Produtivismo e alienação
Debate realizado na Unicamp lança luz sobre as principais patologias universitárias contemporâneas
Muitas universidades usam recursos públicos para custear professores de escassa contribuição ao ensino
Muitas universidades usam recursos públicos para custear professores de escassa contribuição ao ensino
No mês passado, este escriba participou de mesa sobre o tema em epígrafe. O evento integrou as comemorações de 50 anos da Unicamp, foi organizado por Wilson Cano e presidido por Aníbal Vercesi, professores da própria universidade. Integraram a mesa os colegas Jorge Olimpio Bento, da Universidade do Porto, em Portugal, Valdemar Sguissardi, professor aposentado da Universidade Federal de São Carlos, e Luiz Carlos Wrobel, da Brunel University, na Inglaterra.

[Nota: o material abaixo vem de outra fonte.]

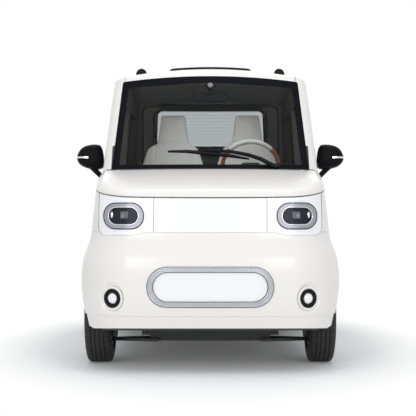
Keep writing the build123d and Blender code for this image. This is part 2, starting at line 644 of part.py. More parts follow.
pivot = Vector(*WIPER_PIVOT)
arm_end = Vector(*WIPER_ARM_END)
blade = [Vector(*point) for point in WIPER_BLADE]
wiper = rod(pivot - (0, 0, 26), pivot + (0, 0, 24), 11)
wiper += rod(pivot + (0, 0, 18), arm_end, WIPER_ARM_RADIUS)
for start, end in zip(blade, blade[1:]):
    wiper += rod(start, end, WIPER_BLADE_RADIUS)
wiper -= outer

# Black undertray between the bumper's foot and the crossmember
undertray = tub(TRAY_INSET, TRAY_INSET, 0, 0) & block(-560, 560, -1500, -1205, 205, 260)
undertray &= side_prism(rounded(UNDERTRAY_SIDE), -FAR_SIDE, FAR_SIDE)

# Floor, wheel houses and bulkheads: one pressed and welded tray
floor_pan = block(-700, 700, FLOOR_FRONT_Y, FLOOR_KICK_Y, FLOOR_Z - 14, FLOOR_Z)
floor_pan += block(-700, 700, FLOOR_FRONT_Y - 12, FLOOR_FRONT_Y, FLOOR_Z - 14, 800)
floor_pan += block(-700, 700, FLOOR_KICK_Y, FLOOR_KICK_Y + 12, FLOOR_Z - 14, REAR_FLOOR_Z)
floor_pan += block(-700, 700, FLOOR_KICK_Y, 1400, REAR_FLOOR_Z - 12, REAR_FLOOR_Z)
floor_pan += block(-700, 700, -1340, FLOOR_FRONT_Y, TRAY_Z - 12, TRAY_Z)
floor_pan += block(-700, 700, DASH_FRONT_Y - 12, DASH_FRONT_Y, TRAY_Z - 12, 1030)
for wheel_y, radius, inner_x in (
    (FRONT_AXLE_Y, FRONT_ARCH_RADIUS, FRONT_ARCH_INNER_X),
    (REAR_AXLE_Y, REAR_ARCH_RADIUS, REAR_ARCH_INNER_X),
):
    wheel_room = cross_rod(inner_x, FAR_SIDE, wheel_y, TYRE_RADIUS, radius)
    house = cross_rod(inner_x - LINER, 700, wheel_y, TYRE_RADIUS, radius + LINER)
    house -= block(0, 800, wheel_y - 400, wheel_y + 400, -100, FLOOR_Z - 14)
    floor_pan = floor_pan - both(wheel_room)
    floor_pan += both(house - wheel_room)
kp_low, kp_high = Vector(*KINGPIN[0]), Vector(*KINGPIN[1])
kp_dir = (kp_high - kp_low).normalized()


def kingpin(z):
    """Point of the left wheel's steering axis at height z."""
    return kp_low + (kp_high - kp_low) * ((z - kp_low.Z) / (kp_high.Z - kp_low.Z))


def kp_rod(z0, z1, radius):
    return rod(kingpin(z0), kingpin(z1), radius)


floor_pan += both(kp_rod(550, 762, TOWER_BORE + 6)) & block(-700, 700, -1200, -600, TRAY_Z - 12, 800)
floor_pan -= both(kp_rod(500, 752, TOWER_BORE))
floor_pan -= both(kp_rod(740, 790, STRUT_ROD + 0.5))
floor_pan -= both(cross_rod(400, 560, REAR_AXLE_Y, TYRE_RADIUS, 70))
box_x, box_y = SEAT_BOX_HALF
seat_box = block(SEAT_X - box_x, SEAT_X + box_x, -box_y, box_y, FLOOR_Z - 2, SEAT_BOX_Z)
seat_box -= block(
    SEAT_X - box_x + SHEET, SEAT_X + box_x - SHEET, SHEET - box_y, box_y - SHEET, FLOOR_Z - 20, SEAT_BOX_Z - SHEET
)
floor_pan += both(seat_box)
floor_pan = floor_pan & inner

battery_half, battery_front, battery_rear, battery_z, battery_corner = BATTERY
battery_pack = block(-battery_half, battery_half, battery_front, battery_rear, battery_z, FLOOR_Z - 14)
battery_pack = fillet(battery_pack.edges().filter_by(Axis.Z), battery_corner)

# Cabin
dashboard = side_prism(rounded(DASHBOARD), -700, 700) & inner
dashboard += side_prism(rounded(BINNACLE, BINNACLE_CORNER), SEAT_X - BINNACLE_HALF, SEAT_X + BINNACLE_HALF)
column_dir = Vector(0, math.cos(math.radians(COLUMN_TILT)), math.sin(math.radians(COLUMN_TILT)))
wheel_at = Vector(*STEERING_CENTRE)
steering_column = rod(wheel_at - column_dir * 300, wheel_at - column_dir * 55, COLUMN_RADIUS)
steering_column = steering_column + rod(wheel_at - column_dir * 60, wheel_at + column_dir * 2, COLUMN_SHAFT)
steering_column = steering_column - dashboard
hub_plane = Plane(origin=wheel_at, x_dir=(1, 0, 0), z_dir=column_dir)
steering_wheel = hub_plane * Torus(STEERING_RADIUS - STEERING_GRIP, STEERING_GRIP)
steering_wheel += hub_plane * (Pos(0, 0, -6) * Cylinder(*STEERING_HUB))
for turn in SPOKE_TURNS:
    steering_wheel += hub_plane * (Rot(0, 0, turn) * Pos(100, 0, -4) * Box(*SPOKE))
steering_wheel -= rod(wheel_at - column_dir * 60, wheel_at + column_dir * 4, COLUMN_SHAFT + BEARING_FIT)

cushion_half, cushion_front, cushion_rear, cushion_top, cushion_round = CUSHION
seat_cushion = slab(
    SEAT_X - cushion_half, SEAT_X + cushion_half, cushion_front, cushion_rear, SEAT_BOX_Z, cushion_top, cushion_round
)
back_front = rounded(SEAT_OUTLINE + [(-x, z) for x, z in reversed(SEAT_OUTLINE)], SEAT_CORNER)
back_side = rounded(SEAT_SIDE, SEAT_SIDE_CORNER)
seat_back = side_prism(back_side, SEAT_X - 220, SEAT_X + 220)
seat_back = seat_back & front_prism(Pos(SEAT_X, 0) * back_front, 100, 500)
seat_back = seat_back - seat_cushion
bench_front, bench_rear, bench_top, bench_round = BENCH_CUSHION
bench_cushion = slab(-BENCH_HALF, BENCH_HALF, bench_front, bench_rear, REAR_FLOOR_Z, bench_top, bench_round)
bench_back = side_prism(rounded(BENCH_BACK, BENCH_CORNER), -BENCH_HALF, BENCH_HALF) & inner
rear_view_mirror = slab(-CABIN_MIRROR[0], *CABIN_MIRROR) + rod(*CABIN_MIRROR_STEM, 8)
rear_view_mirror = rear_view_mirror & cabin_inside_glass

# Running gear
front_suspension = block(-330, 330, -930, -850, 118, 178)
front_suspension += both(block(320, FRONT_ARCH_INNER_X - LINER, -930, -850, 150, 420))
arm = plan_prism(rounded(LOWER_ARM), *LOWER_ARM_Z)
front_suspension += both(arm) + both(kp_rod(120, 180, LOWER_PIN_RADIUS))
front_suspension += both(block(170, 200, -860, -755, 140, 242))
housing_half, housing_radius = RACK_HOUSING
front_suspension += cross_rod(-housing_half, housing_half, RACK_Y, RACK_Z, housing_radius)
front_suspension -= cross_rod(-300, 300, RACK_Y, RACK_Z, RACK_ROD + BEARING_FIT)
steering_rack = cross_rod(-495, 495, RACK_Y, RACK_Z, RACK_ROD)
end_start, end_stop, end_radius = ROD_END
steering_rack += both(cross_rod(end_start, end_stop, RACK_Y, RACK_Z, end_radius))

# Knuckle: lower eye, upright, stub axle and steering arm, then the strut with its coil spring
knuckle = kp_rod(140, 215, 19) + block(498, 530, -918, -862, 192, 335)
knuckle += cross_rod(500, 560, FRONT_AXLE_Y, TYRE_RADIUS, 24)
knuckle += cross_rod(500, 620, FRONT_AXLE_Y, TYRE_RADIUS, AXLE_STUB_RADIUS)
knuckle += block(*STEER_ARM)
knuckle += kp_rod(290, 345, 27) + kp_rod(330, 536, 23) + kp_rod(526, 536, 54)
knuckle = knuckle + kp_rod(530, 775, STRUT_ROD) + kp_rod(712, 720, 52)
spring_plane = Plane(origin=kingpin(SPRING_FOOT_Z), z_dir=kp_dir)
helix = spring_plane * Helix(pitch=SPRING_PITCH, height=SPRING_HEIGHT, radius=SPRING_RADIUS)
spring = sweep(Plane(origin=helix @ 0, z_dir=helix % 0) * Circle(SPRING_WIRE), path=helix)
knuckle += spring & kp_rod(531, 716, 60)
knuckle -= kp_rod(135, 186, LOWER_PIN_RADIUS + BEARING_FIT)

rear_axle = cross_rod(-556, 556, REAR_AXLE_Y, TYRE_RADIUS, REAR_AXLE_RADIUS)
rear_axle += cross_rod(-620, 620, REAR_AXLE_Y, TYRE_RADIUS, AXLE_STUB_RADIUS)
spring_x, spring_radius = REAR_SPRING
spring_top = (spring_x, REAR_AXLE_Y, REAR_FLOOR_Z - SHEET)
rear_axle += both(rod((spring_x, REAR_AXLE_Y, TYRE_RADIUS), spring_top, spring_radius))
drive_motor = block(-MOTOR[0], *MOTOR) - rear_axle

# Wheels
half = RIM_WIDTH / 2
seat_half = half - RIM_FLANGE_WIDTH
barrel = rounded([
    (RIM_RADIUS - RIM_WALL, -half),
    (RIM_RADIUS + RIM_FLANGE, -half),
    (RIM_RADIUS + RIM_FLANGE, -seat_half),
    (RIM_RADIUS, -seat_half),
    (RIM_RADIUS, seat_half),
    (RIM_RADIUS + RIM_FLANGE, seat_half),
    (RIM_RADIUS + RIM_FLANGE, half),
    (RIM_RADIUS - RIM_FLANGE, half),
    (RIM_RADIUS - RIM_WALL, 20),
])
disc_edge = RIM_RADIUS - 5
disc = rounded([(0, 24), (44, 24), (70, 30), (disc_edge, 22), (disc_edge, 32), (70, 40), (44, 34), (0, 34)])
hub = rounded([(0, -40), (36, -40), (36, 42), (0, 42)])
rim_section = Plane.XZ * (barrel + disc + hub)
rim = revolve(rim_section, Axis.Z)
rim -= Pos(0, 0, -20) * Cylinder(AXLE_STUB_RADIUS + BEARING_FIT, 80)
for i in range(RIM_SLOTS):
    rim -= Rot(0, 0, 360 * i / RIM_SLOTS) * Pos(SLOT_CIRCLE, 0, 30) * Cylinder(SLOT_RADIUS, 40)
tyre_half = TYRE_WIDTH / 2
tyre_side = [
    (RIM_RADIUS, seat_half),
    (RIM_RADIUS + 42, tyre_half),
    (TYRE_RADIUS - 20, tyre_half - 4),
    (TYRE_RADIUS, tyre_half - 22),
]
tyre_face = make_face(Polyline(*tyre_side, *[(r, -x) for r, x in reversed(tyre_side)], close=True))
tyre = revolve(Plane.XZ * tyre_face, Axis.Z) - rim
for name, y in (("front", FRONT_AXLE_Y), ("rear", REAR_AXLE_Y)):
    spot = Plane(origin=(WHEEL_X, y, TYRE_RADIUS), x_dir=(0, 1, 0), z_dir=(1, 0, 0))
    for node, shape in (("rim", rim), ("tyre", tyre)):
        placed = spot.location * shape
        save(f"{node}_{name}_left", placed)
        save(f"{node}_{name}_right", mirrored(placed))

# Files
for name, shape in (
    ("front_bumper", front_bumper),
    ("nose_band", nose_band),
    ("cowl", cowl),
    ("roof_panel", roof_panel),
    ("rear_bumper", rear_bumper),
    ("hood", hood),
    ("tailgate", tailgate),
    ("tailgate_glass", tailgate_glass),
    ("windshield", windshield),
    ("grille_ring", grille_ring),
    ("sunroof", sunroof),
    ("wiper", wiper),
    ("floor_pan", floor_pan),
    ("battery_pack", battery_pack),
    ("dashboard", dashboard),
    ("steering_column", steering_column),
    ("steering_wheel", steering_wheel),
    ("rear_bench_cushion", bench_cushion),
    ("rear_bench_back", bench_back),
    ("rear_view_mirror", rear_view_mirror),
    ("front_suspension", front_suspension),
    ("steering_rack", steering_rack),
    ("rear_axle", rear_axle),
    ("drive_motor", drive_motor),
    ("undertray", undertray),
):
    save(name, shape)
for name, shape in (
    ("fender", fender),
    ("side_frame", side_frame),
    ("door", door),
    ("door_glass", door_glass),
    ("quarter_glass", quarter_glass),
    ("door_mirror", door_mirror),
    ("headlamp", head_lamp),
    ("tail_lamp", tail_lamp),
    ("fog_lamp", fog_lamp),
    ("roof_rail", roof_rail),
    ("seat_cushion", seat_cushion),
    ("seat_back", seat_back),
    ("knuckle", knuckle),
):
    save(f"{name}_left", shape)
    save(f"{name}_right", mirrored(shape))
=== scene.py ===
# %% [markdown]
# # A small two-door electric car
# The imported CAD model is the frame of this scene: every body panel, pane, seat and wheel already has its
# place, in metres, with the nose towards -Y. This lesson gives each of them its finish, and then adds
# what a CAD model leaves out: printed glass edges, lamp insides, tread, stuffed seats and the small trim.

# %% Load the car
import json
import math

import bmesh
import bpy
from mathutils import Matrix, Vector


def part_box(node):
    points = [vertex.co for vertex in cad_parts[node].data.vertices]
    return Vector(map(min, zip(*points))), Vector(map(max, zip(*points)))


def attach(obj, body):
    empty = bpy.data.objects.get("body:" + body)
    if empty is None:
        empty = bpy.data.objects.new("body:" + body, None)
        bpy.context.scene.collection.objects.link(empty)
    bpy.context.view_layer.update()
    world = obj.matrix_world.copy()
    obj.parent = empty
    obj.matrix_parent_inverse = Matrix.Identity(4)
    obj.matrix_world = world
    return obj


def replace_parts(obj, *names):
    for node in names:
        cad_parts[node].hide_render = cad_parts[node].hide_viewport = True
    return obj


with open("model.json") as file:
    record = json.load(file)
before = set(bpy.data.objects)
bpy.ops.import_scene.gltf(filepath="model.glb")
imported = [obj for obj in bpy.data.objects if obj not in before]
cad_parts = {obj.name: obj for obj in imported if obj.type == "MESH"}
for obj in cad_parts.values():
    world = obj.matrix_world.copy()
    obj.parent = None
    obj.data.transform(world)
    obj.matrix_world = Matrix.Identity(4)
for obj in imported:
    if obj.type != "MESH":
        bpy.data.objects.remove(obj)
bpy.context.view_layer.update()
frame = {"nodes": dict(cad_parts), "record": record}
nodes = frame["nodes"]
scene = bpy.context.scene

# %% Places that more than one step uses, in metres
SEAT_X = 0.243
RING_Z = 0.442
LAMP_X, LAMP_Z = 0.450, 0.805
LENS_HALF_X, LENS_HALF_Z = 0.077, 0.043
FOG_X, FOG_Z = 0.503, 0.382
MIRROR_X = Matrix.Scale(-1, 4, (1, 0, 0))
BACKWARDS = (0, 1, 0)
FORWARDS = (0, -1, 0)
AHEAD = -3
COLUMN_LEAN = math.radians(-60)

# %% [markdown]
# ## Finishes
# Each finish is a Principled shader with some unevenness of its own: paint has a faint orange peel,
# moulded plastic a fine grain, leather its creases. One table names them all. Colours are linear, and
# grain is the number of noise cells in a metre.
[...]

Bento dissecou as patologias com erudição, recorrendo a bons séculos de pensamento humanista. Sguissardi combinou objetividade e visão crítica em sua análise sobre o arenoso tema. Em contraponto construtivo, Wrobel fez elucidativa apresentação sobre o modelo inglês, que busca aumentar o impacto social dos investimentos em pesquisa.
O produtivismo é uma perversão da produtividade. Produtividade refere-se à capacidade de criar algo de valor a partir do uso maximizado de recursos. Uma fábrica que usa menos energia e aço para produzir mais carros é mais produtiva em comparação às suas concorrentes, gera mais lucro e polui menos.
Um hospital com melhor uso de seu corpo médico e dos leitos para atender a mais pacientes é mais produtivo comparado a outros e gera maior benefício social. Da mesma forma, uma universidade que maximiza seus recursos e cria mais conhecimento, contribui para gerar patentes e outros benefícios, é mais produtiva em relação a outros estabelecimentos do gênero.
Produtivismo é outra coisa. Ser produtivista é produzir sem se importar com a qualidade ou a finalidade do que é produzido, é acumular estoque condenado a virar sucata. Na universidade, ser produtivista é pensar na geração de conhecimento como se fosse uma ultrapassada linha de manufatura, é alienar-se da missão de gerar conhecimento, transmiti-lo e ajudar a transformá-lo em algo útil para a sociedade. Para alguns observadores, o produtivismo é doença autoimune, cria da própria comunidade acadêmica. Resposta desvirtuada a uma demanda social legítima, o produtivismo é puro jogo de cena.
Tristemente, o produtivismo viceja em nossas universidades. Muitos pesquisadores agem como capatazes de fábrica, a supervisionar doutorandos e mestrandos. Pesquisas são fatiadas em pedaços para alimentar vários artigos, é a “ciência salame”. Jovens pesquisadores são induzidos a atuar como ghost-writers para produzir artigos assinados por seus orientadores. Escreve-se cada vez mais e lê-se cada vez menos. Multiplicam-se os burocratas, desaparecem os intelectuais.
A preocupação com a produtividade científica é legítima e constitui fenômeno mundial. Nos países desenvolvidos, espera-se que os recursos destinados às universidades sejam bem geridos e retornem na forma de benefícios para a sociedade. Nos países em desenvolvimento, essa demanda ganha urgência. Entretanto, muitas universidades convivem com irresponsável complacência, usam recursos públicos para custear professores e pesquisadores de escassa contribuição ao ensino ou à ciência.
Há duas décadas, este escriba ouviu de um gerente industrial um discurso triunfante: sua fábrica batia recordes de produção. O gerente planejava bom uso para o bônus a receber no fim do ano. Fora da fábrica, entretanto, a situação era de desalento. A área de vendas não conseguia comercializar a produção, excessiva e de qualidade inferior àquela demandada pelos clientes. O setor de logística alugava, a preço de ouro, armazéns para estocar o produto encalhado.
O departamento de compras, enquanto isso, recorria a bancos para financiar a compra de matéria-prima. Em suma, a empresa tomava emprestado dinheiro caro, para produzir a um ritmo alucinante um produto não desejado por seus clientes. Qualquer semelhança entre essa situação e a de nossas universidades pode ser mais do que simples coincidência.
Há luz no fim do túnel? Talvez. Depois de décadas de discussão, o conceito de impacto social do conhecimento começa a ganhar status de política pública. O Reino Unido configura-se como grande laboratório para as novas políticas e práticas. Seu sistema nacional de avaliação passou, há pouco tempo, a considerar o impacto social da pesquisa na avaliação das universidades e para alocação de recursos. A solução não deve ser vista como panaceia, porém duas ou três lições podem estar a caminho.